As described in Table 6, we checked the performance of our proposed CNN model with other two open spoken digits datasets such as English and Gujarati. Therefore, our model showed comparable accuracy. We investigated the performance of our AmSDR model with the state-of-the-art other language SDR models based on the attributes described in Table 7. Table 7 shows nine other languages’ models, feature extraction, and accuracy. This result indicated that our methodology and method are practical approaches. Therefore, a more attractive result was found in our Amharic language SDR as described in Table 7.

Table 6 The performance of our proposed CNN in other languages
Table 7 Latest results in other languages SDR

Impact of various factors on model performance

We showed the impact of genders, dialects, sample rate, number of MFCCs, learning rate, and batch size in our model. We showed the effects of gender on AmSDR as described in Table 8. In our dataset, we recorded 42.5% of female and 57.5% of male speakers. To check the effect of gender, we trained the model only on females’ speech and tested it on males’ speech and vice versa. Therefore, we observed that the model performance is greatly reduced by training and testing using different genders. To confirm this effect on the model may be in data splitting, we randomly split the dataset by 42.5% and 57.5% for training and testing including both speeches and vice versa. In both cases, we observed that the accuracy of the model is increased. Therefore, we conclude that training a model using only female or male speeches can not guarantee the performance of the model.

Table 8 The effect of genders in recognition accuracy

We showed the effect of dialects in our model as described in Table 9. Out of the five dialects, we trained the model by combining four dialects and tested it with the remaining dialect. For example, we trained our model using Addis Ababa, Gondar, Gojjam, and North Shewa and tested with the Wollo dialect. The same procedure was applied by interchanging other dialects. From Table 9, we observed that the recognition performance of the model is greatly reduced through dialects by both MFCCs and Mel-spectrogram features.
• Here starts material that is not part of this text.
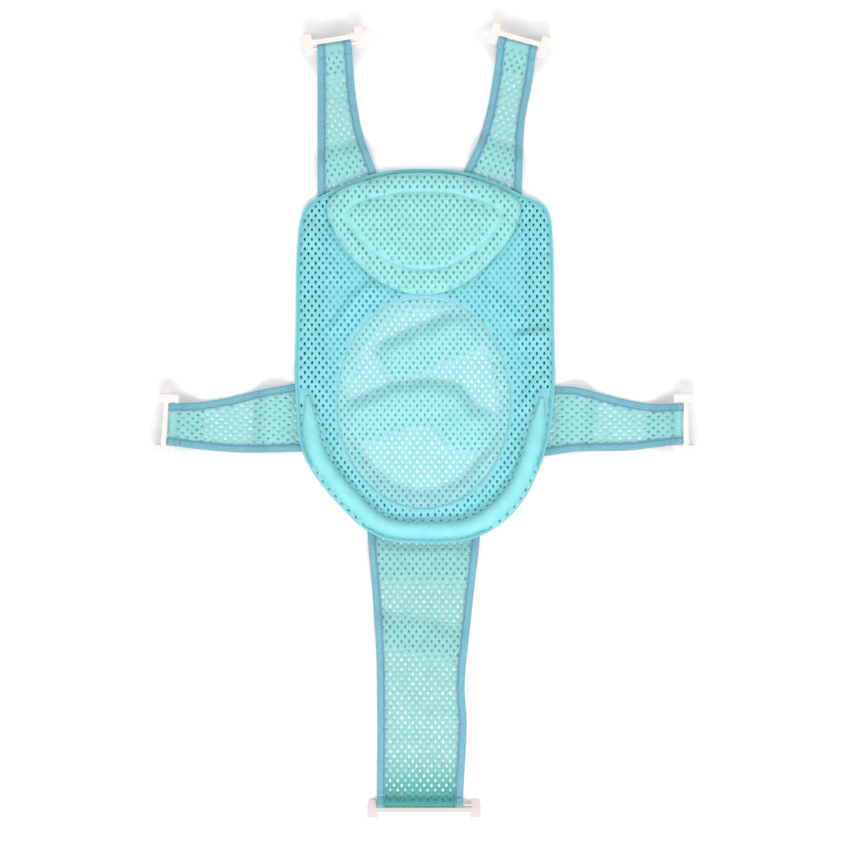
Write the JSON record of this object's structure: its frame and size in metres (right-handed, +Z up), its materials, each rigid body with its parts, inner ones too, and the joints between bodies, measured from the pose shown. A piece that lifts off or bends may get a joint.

Therefore, we concluded that dialects have an impact on recognition accuracy.

Table 9 The effect of dialects in recognition accuracy

We made an ablation study to choose an optimal batch size and learning rate as described in Table 10. Leaning rate and batch size are hyperparameters that are used to govern the pace at which an algorithm updates. Batch size is crucial since it influences both training time and model generalization. A lower batch size allows the model to learn from each individual example, but training takes longer.

Table 10 The effect learning rate and batch size in our CNN model

A larger batch size trains a model faster, but the model may not capture the intricacies in the data. The learning rate controls the weight of the ANN concerning the loss gradient. The smaller the learning rate, it increases the training time. Therefore, we chose the optimal batch size and learning rate to get the appropriate performance of the model as shown in Table 10.

There are a few procedures involved in preprocessing speech data before it is fed into the neural network. To begin, we made an experiment as shown in Table 11 by downsampling all audio clips to a sampling rate of 8kHz to 24kHz. We observed that the higher sample rate increased the training time and did not have a significant effect on accuracy. Therefore, we selected the sample rate of 16kHz to prepare our dataset. Similarly, as shown in Table 12, the number of MFCCs also affects the training time of the model. As the number of MFCCs is increased, the training time of the models is also increased. Thus, for SDR, we used 13 MFCCs to speed up training time and to get better accuracy.

Table 11 The effect of the sample rate in our CNN model
Table 12 The effect of the number of MFCCs in our CNN model

Conclusion

In this study, we have developed a new Amharic spoken digits dataset that contains 12,000 utterances. MFCCs and Mel-Spectrogram features were used to extract trainable features from wave signals. The performance of various classical supervised machine learning algorithms for Amharic spoken digits recognition was investigated. The recognition performance of these classical algorithms using the MFCCs feature is far better than the Mel-Spectrogram feature. Moreover, we have also proposed the Convolutional Neural Network (CNN) model to improve the recognition performance. The recognition performance of the proposed CNN using MFCCs and Mel-Spectrogram retains 99% and 98% accuracy, respectively. This result shows that the performance of the proposed CNN model is far superior to the baseline algorithms. Ethiopia has a lot of domestic languages that are widely spoken in different regions. Thus, the proposed deep learning model can also be applied to the development of spoken digits recognition, for other languages like Afaan Oromoo, Tigrigna, Somalia, etc. Moreover, the recognition performance of this system can be enhanced in the future by tuning model parameters and combining more than two feature extraction techniques instead of using a single feature extraction technique.